9 New Jersey Law, 139. - 1827.
The Chief Justice delivered the opinion of the court: John Sharps, Jr., of the county of Sussex, being the owner of two farms in that county, mortgaged them to secure the payment of a large sum of money. Afterwards, on the first of April, 1818, he sold one of those farms to Imla Drake, for $7,287 87, and conveyed it to him, by deed of bargain and sale, containing covenants of seisin, of freedom from incumbrances, for quiet enjoyment, and of genera] warranty. Drake entered into possession. In the year 1823, upon a bill filed in the Court of Chancery, on the mortgage, against Drake and others, a decree was made for the sale of the two farms, to satisfy the mortgage debt, then amounting to $9,569,96. On this decree an execution was issued, and the other farm being first sold by the sheriff, produced $5,300, leaving a balance of $4,269.96. On the 7th July, 1823, in order to raise the balance, Drake's farm was sold, and conveyed by the sheriff, for $2,800, to Joseph Drake, the son-in-law of Imla Drake, and at the time in possession of the farm, as his tenant. Joseph Drake, in September following, sold and conveyed the farm, for $3,200, to John Howell, who immediately went into possession. On the 13th of February, 1823, Sharps made an assignment for the benefit of his creditors, and within the time prescribed by the statute, Imla Drake exhibited his claim for the purchase money of the farm, $7,287.87. Upon exceptions, and a hearing in the Court of Common Pleas, the claim was admitted to a dividend. And this decision is brought here by certiorari.
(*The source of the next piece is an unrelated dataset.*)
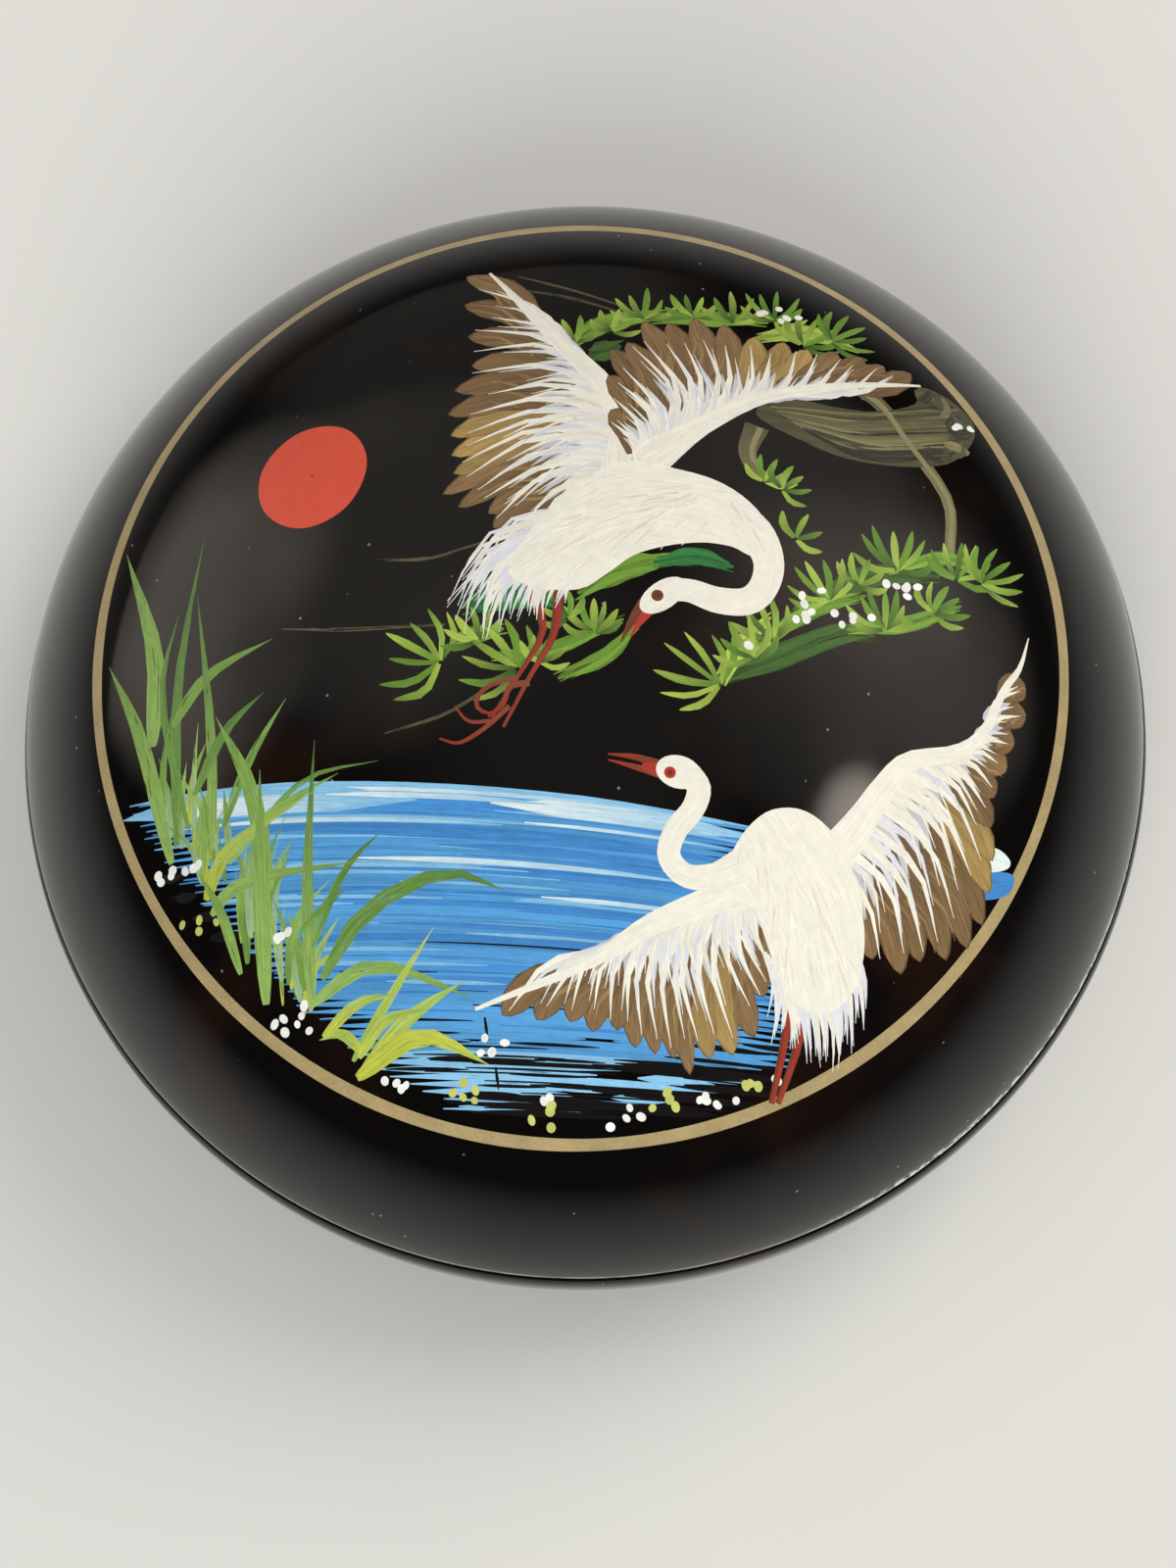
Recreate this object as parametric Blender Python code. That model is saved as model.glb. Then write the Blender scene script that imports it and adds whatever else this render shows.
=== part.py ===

It is admitted on all hands, that if Drake is entitled to exhibit a claim under this assignment, which will in the sequei be examined, the amount on which he is to be admitted to a dividend is the same as he would be entitled to recover in an action against Sharps.
On the part of the exceptants below, the plaintiffs in certiorari, it is insisted that Drake could not recover on the covenant of seisin, because the existence of a mortgage is no breach of that covenant; that on the covenants of quiet enjoyment and warranty he could not recover, because there had been no ouster or eviction, which is indispensable; and that on the covenant against incumbrances, he should be admitted to claim, at the utmost, not more than the balance, $4,269.96, unsatisfied by the first sale.
In the first place, as to the right of Drake to recover on the covenants contained in the deed. If a breach of any one of the covenants is shown, the right of recovery is established, and it will remain only to ascertain the amount. One of the covenants is, that the farm, at the execution of the deed, was free from incumbrances. There was, however, upon it a subsisting incumbrance, the mortgage made by Sharps. This covenant, therefore, was broken as soon as it was made, in the same manner as the covenant of seisin is said to be broken as soon as made, if the grantor is not then seised. Hale v-Dean, 13 John. 105; Prescott v. Trueman, 4 Mass. 627; Wyman v. Ballard, 12 Mass. 304; Funk v. Voneida, 11 Serg. & Rawle, 109. Moreover, the facts in this case establish a breach of the covenants for quiet enjoyment and of warranty. The rule in respect to these covenants was correctly stated by the plaintiff's counsel. To constitute a breach, there must be a lawful eviction, or a disturbance of the possession. By the effect, and usually by the terms, of the decree of the Court of Chancery, the parties defendants therein are forever barred and foreclosed of all equity of redemption, of so much of the mortgaged premises, as may be sold by virtue of the decree. In this case, a sale under the decree, and a conveyance by the sheriff, was made. The purchaser was actually in possession From the time of the conveyance by the sheriff he held, and rightfully held, the possession as his own, and shortly afterwards sold to another person, whom he placed in possession. Joseph Drake, the purchaser, had previously been the tenant of Imla Drake. But from the sheriff's conveyance the tenancy ceased. Imla Drake could legally claim neither rent nor possession against Joseph Drake. Both his title and possession ceased, and by legal means. A more complete disturbance of his possession, a more thorough eviction, could not readily be devised. The cases cited by the plaintiff's counsel, from Johnson's Reports, do not impugn, but accord with, this conclusion. The principle which pervades the whole is, that there be a disturbance in, or deprivation or cessation of, the possession, by the prosecution and operation of legal measures. * * *
We find no cause of reversal in the proceedings of the Court of Common Pleas.
(d.) Covenants for further assurance.
Deady. J., in
1 Sawyer (U. S. Cir. Ct.) 227; No. 8012 Federal Cases. - 1870.
Upon the amended bill, the legal title is in the heirs of Daniel H. as tenants in common. If the writing of March 8 was executed by authority of Daniel H., and bound him and his heirs, still the legal title is in these heirs, and Burbank only has a right in equity to have a conveyance of such legal title. At the date of the writing of March 8, 1850, none of the parties had any interest in the land, except the bare possession - the legal title was in the United States. The first covenant in the writing is a special or limited covenant of warranty, "against the claims of all persons claiming by, through, or under the grantors," and only operates upon the estate which Daniel H. then had in the premises. It is well settled that such a covenant only refers to the existing title or interest granted, and does not bar the covenantor from claiming the same premises against his own covenantee or grantee by title acquired subsequent to the making of his own deed. 2 Washb. Real Prop., p. 665.